→ To be done: Quote every line from the top of the listing down to and including the line that contains "return second.outputs[0]".

• • • •

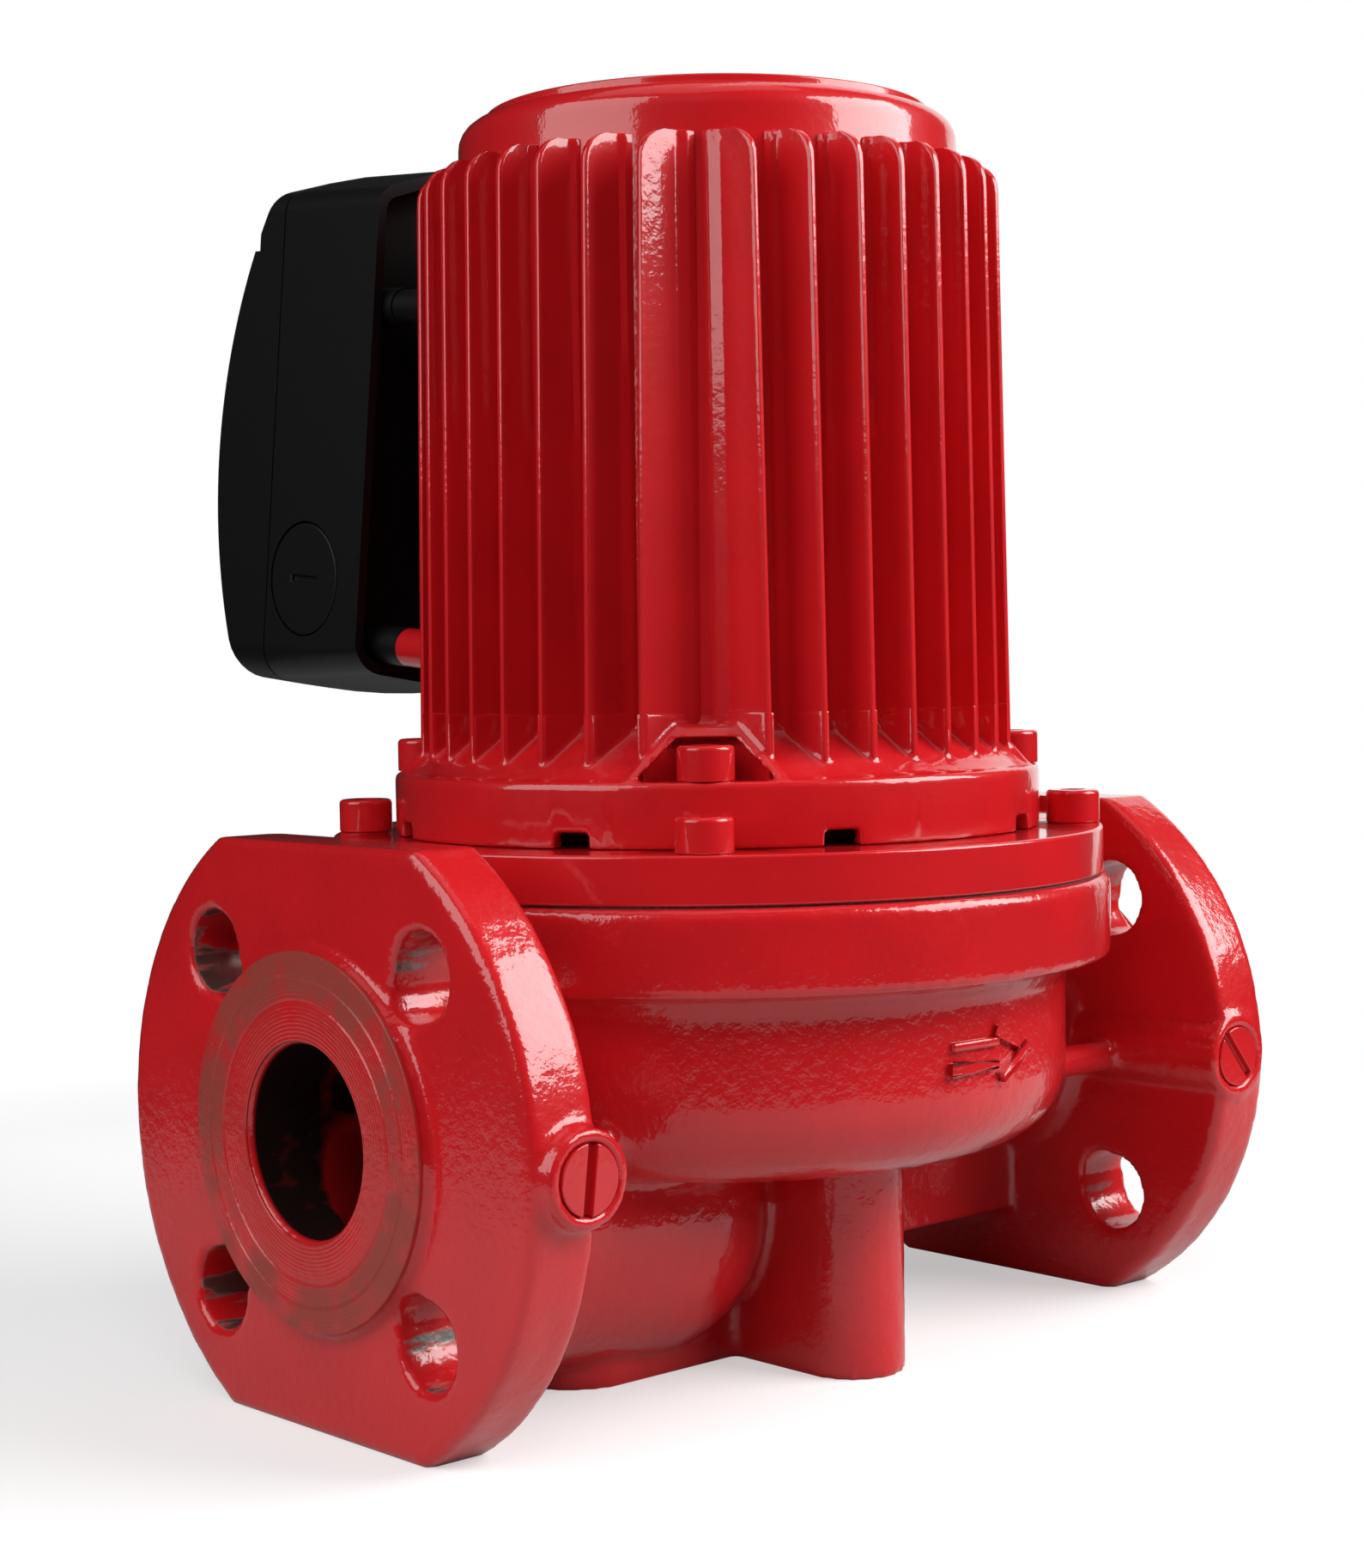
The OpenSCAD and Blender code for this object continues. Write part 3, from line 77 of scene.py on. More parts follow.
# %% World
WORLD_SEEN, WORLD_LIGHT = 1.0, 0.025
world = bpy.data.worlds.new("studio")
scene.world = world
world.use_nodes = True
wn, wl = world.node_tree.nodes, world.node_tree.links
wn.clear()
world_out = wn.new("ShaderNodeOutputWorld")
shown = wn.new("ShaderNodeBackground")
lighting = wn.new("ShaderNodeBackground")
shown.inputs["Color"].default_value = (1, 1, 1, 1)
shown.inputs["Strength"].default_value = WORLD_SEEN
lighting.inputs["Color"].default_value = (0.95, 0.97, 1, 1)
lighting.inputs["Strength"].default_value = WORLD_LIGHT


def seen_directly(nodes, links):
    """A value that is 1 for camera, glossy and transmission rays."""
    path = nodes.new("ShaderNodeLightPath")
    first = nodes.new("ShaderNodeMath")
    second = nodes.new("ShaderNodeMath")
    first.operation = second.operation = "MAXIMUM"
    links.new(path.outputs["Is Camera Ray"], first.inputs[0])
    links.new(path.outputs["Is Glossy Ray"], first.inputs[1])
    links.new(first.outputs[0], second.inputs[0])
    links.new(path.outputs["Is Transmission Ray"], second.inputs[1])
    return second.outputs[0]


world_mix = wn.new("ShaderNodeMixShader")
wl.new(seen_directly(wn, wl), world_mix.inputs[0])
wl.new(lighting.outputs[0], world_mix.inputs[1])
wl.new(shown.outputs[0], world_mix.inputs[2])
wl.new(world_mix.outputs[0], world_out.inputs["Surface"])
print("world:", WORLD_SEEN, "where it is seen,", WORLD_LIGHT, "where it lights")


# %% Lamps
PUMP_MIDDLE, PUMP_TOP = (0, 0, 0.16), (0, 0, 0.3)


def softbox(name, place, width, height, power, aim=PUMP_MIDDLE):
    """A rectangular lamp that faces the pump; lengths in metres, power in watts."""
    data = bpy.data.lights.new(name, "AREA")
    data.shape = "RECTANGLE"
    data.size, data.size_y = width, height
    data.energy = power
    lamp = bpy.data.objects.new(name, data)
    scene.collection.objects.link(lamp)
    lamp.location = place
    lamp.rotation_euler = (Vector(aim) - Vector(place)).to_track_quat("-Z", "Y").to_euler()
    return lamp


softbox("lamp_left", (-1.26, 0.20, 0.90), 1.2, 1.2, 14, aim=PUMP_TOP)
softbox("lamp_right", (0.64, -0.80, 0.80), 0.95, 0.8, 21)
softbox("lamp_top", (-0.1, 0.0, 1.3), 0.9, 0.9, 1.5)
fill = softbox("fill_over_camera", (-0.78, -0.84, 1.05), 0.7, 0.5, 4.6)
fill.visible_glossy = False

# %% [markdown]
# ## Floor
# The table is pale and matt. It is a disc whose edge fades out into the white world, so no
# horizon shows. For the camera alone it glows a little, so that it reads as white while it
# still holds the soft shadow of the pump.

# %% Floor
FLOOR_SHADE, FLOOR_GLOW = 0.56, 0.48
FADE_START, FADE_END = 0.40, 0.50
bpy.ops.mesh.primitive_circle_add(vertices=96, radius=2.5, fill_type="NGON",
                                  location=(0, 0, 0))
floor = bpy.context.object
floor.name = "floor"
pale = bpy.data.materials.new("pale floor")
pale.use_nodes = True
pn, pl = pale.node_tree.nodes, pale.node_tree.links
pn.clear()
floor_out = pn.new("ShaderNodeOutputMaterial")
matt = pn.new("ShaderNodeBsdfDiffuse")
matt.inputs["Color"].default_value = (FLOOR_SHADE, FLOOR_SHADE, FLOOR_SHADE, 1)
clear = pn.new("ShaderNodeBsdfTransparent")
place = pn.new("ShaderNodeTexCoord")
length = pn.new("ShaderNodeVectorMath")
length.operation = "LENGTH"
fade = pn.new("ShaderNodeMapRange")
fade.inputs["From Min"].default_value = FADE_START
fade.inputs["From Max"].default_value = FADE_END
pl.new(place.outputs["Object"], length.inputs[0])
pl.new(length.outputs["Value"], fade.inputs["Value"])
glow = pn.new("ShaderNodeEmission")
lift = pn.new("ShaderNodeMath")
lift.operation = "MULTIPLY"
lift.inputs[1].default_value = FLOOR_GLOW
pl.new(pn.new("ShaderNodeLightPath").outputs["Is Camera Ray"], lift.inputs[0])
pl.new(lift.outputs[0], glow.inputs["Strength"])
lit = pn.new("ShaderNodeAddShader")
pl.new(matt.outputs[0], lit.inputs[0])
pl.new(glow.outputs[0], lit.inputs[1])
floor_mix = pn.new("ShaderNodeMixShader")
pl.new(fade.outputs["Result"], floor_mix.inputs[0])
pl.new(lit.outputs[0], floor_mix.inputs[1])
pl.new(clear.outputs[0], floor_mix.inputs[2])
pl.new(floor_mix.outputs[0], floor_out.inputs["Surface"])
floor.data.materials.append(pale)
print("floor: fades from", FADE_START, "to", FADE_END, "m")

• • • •

→ Output:
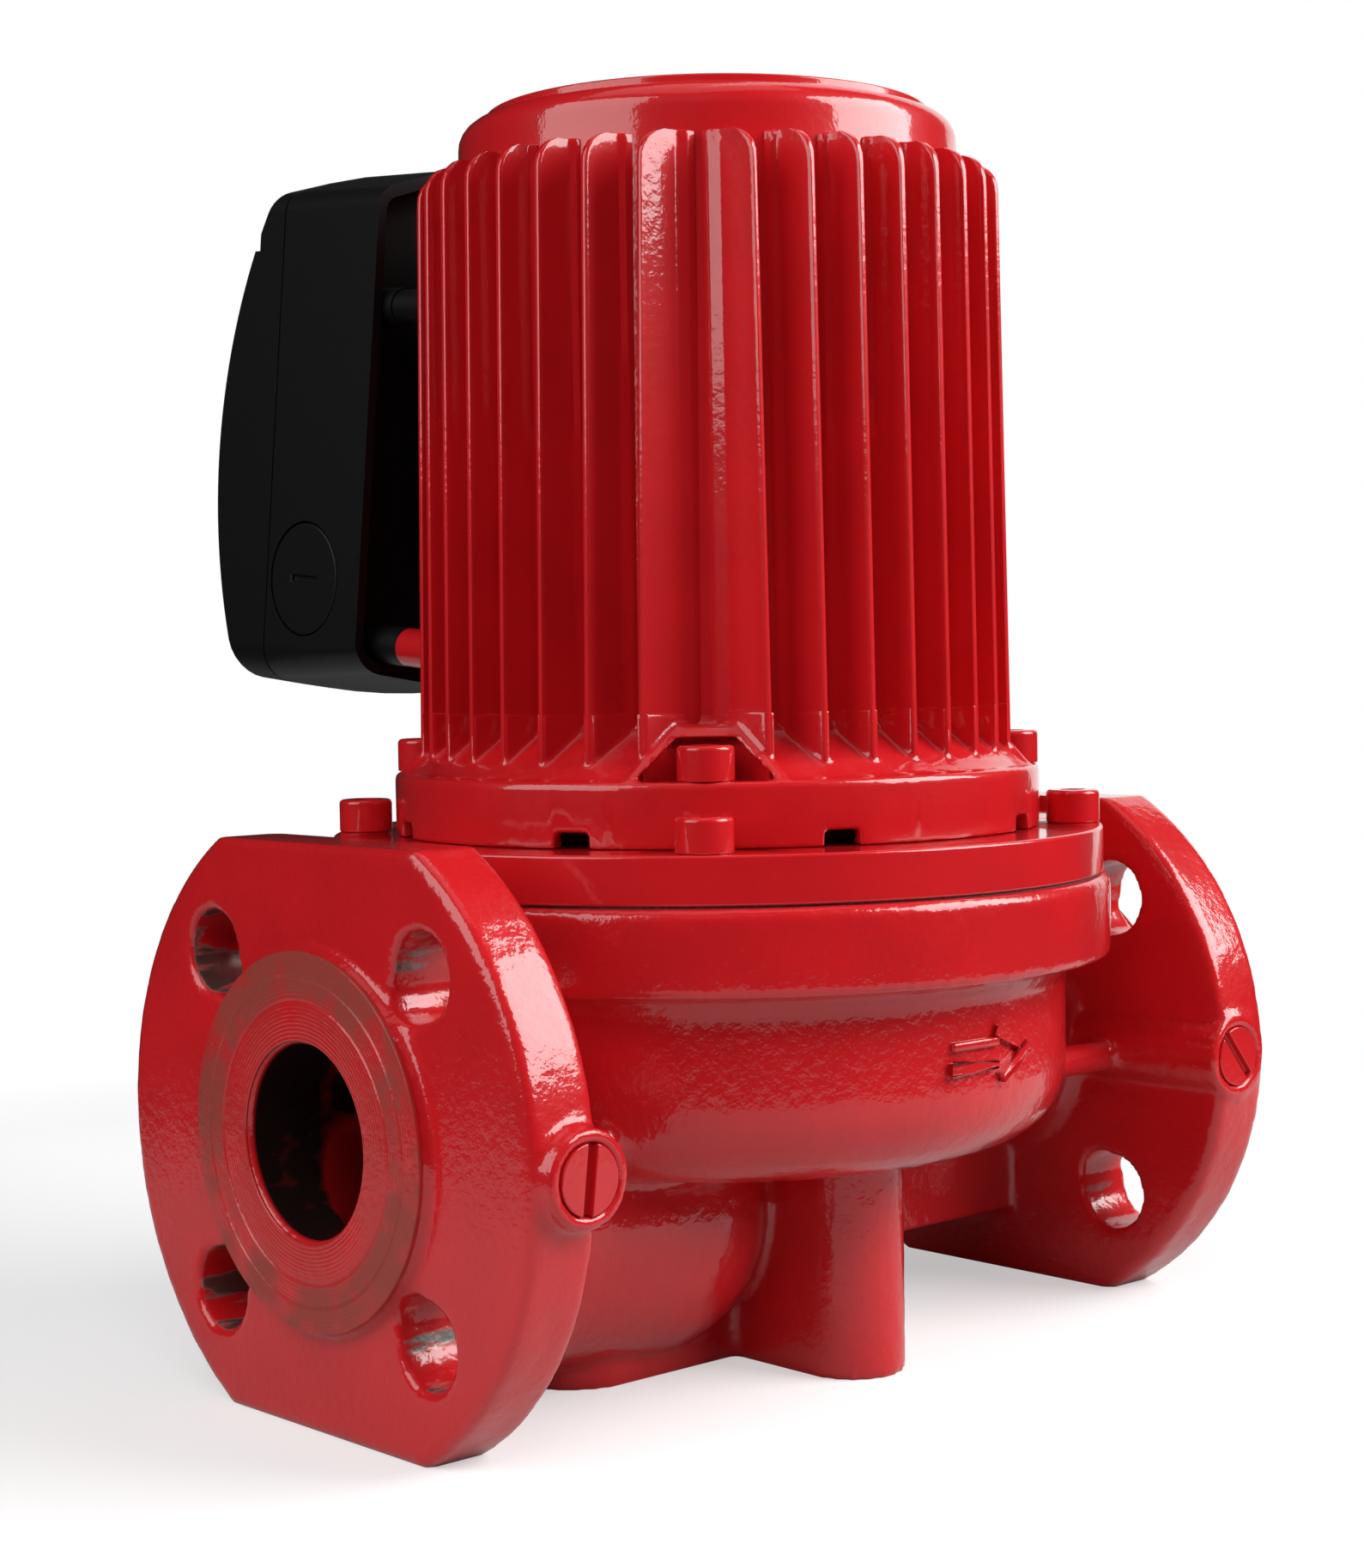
The OpenSCAD and Blender code for this object continues. Write part 3, from line 77 of scene.py on. More parts follow.
# %% World
WORLD_SEEN, WORLD_LIGHT = 1.0, 0.025
world = bpy.data.worlds.new("studio")
scene.world = world
world.use_nodes = True
wn, wl = world.node_tree.nodes, world.node_tree.links
wn.clear()
world_out = wn.new("ShaderNodeOutputWorld")
shown = wn.new("ShaderNodeBackground")
lighting = wn.new("ShaderNodeBackground")
shown.inputs["Color"].default_value = (1, 1, 1, 1)
shown.inputs["Strength"].default_value = WORLD_SEEN
lighting.inputs["Color"].default_value = (0.95, 0.97, 1, 1)
lighting.inputs["Strength"].default_value = WORLD_LIGHT


def seen_directly(nodes, links):
    """A value that is 1 for camera, glossy and transmission rays."""
    path = nodes.new("ShaderNodeLightPath")
    first = nodes.new("ShaderNodeMath")
    second = nodes.new("ShaderNodeMath")
    first.operation = second.operation = "MAXIMUM"
    links.new(path.outputs["Is Camera Ray"], first.inputs[0])
    links.new(path.outputs["Is Glossy Ray"], first.inputs[1])
    links.new(first.outputs[0], second.inputs[0])
    links.new(path.outputs["Is Transmission Ray"], second.inputs[1])
    return second.outputs[0]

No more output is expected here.